7. Other Board Committees -- If the board has standing committees other than the audit, compensation and nominating committees, identify the committees and describe their function.

8. Assessments -- Disclose whether or not the board, its committees and individual directors are regularly assessed with respect to their effectiveness and contributions. If assessments are regularly conducted, describe the process used for the assessments. If assessments are not regularly conducted, describe how the board satisfies itself that it, its committees, and individual directors are performing effectively.

INSTRUCTION:

(1) This form applies to both corporate and non-corporate entities. Reference to a particular corporate characteristic, such as a board, includes any equivalent characteristic of a non-corporate entity.

Income trust issuers should provide disclosure in a manner which recognizes that certain functions of a corporate issuer, its board and its management may be performed by any or all of the trustees, the board or management of a subsidiary of the trust, or the board, management or employees of a management company. In the case of an income trust, references to "the issuer" refer to both the trust and any underlying entities, including the operating entity.

(2) The items referred to in section 3.4 of National Policy 58-201 Corporate Governance Guidelines may be considered in disclosure regarding your board made under Item 1 of this Form.

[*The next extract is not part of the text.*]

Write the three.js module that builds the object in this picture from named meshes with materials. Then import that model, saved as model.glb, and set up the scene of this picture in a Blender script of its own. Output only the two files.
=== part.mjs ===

(3) The issues referred to in section 3.8 of National Policy 58-201 Corporate Governance Guidelines may be considered in disclosure regarding ethical business conduct made under Item 4 of this Form.

(4) Disclosure regarding board committees made under Item 7 of this Form may include the existence and summary content of any committee charter.

{1} Issuers may consider appointing a corporate governance committee to consider these issues. A corporate governance committee should have a majority of independent directors, with the remaining members being "non-management" directors.

{2} Issuers should only recruit individuals who have sufficient time and energy to devote to the task.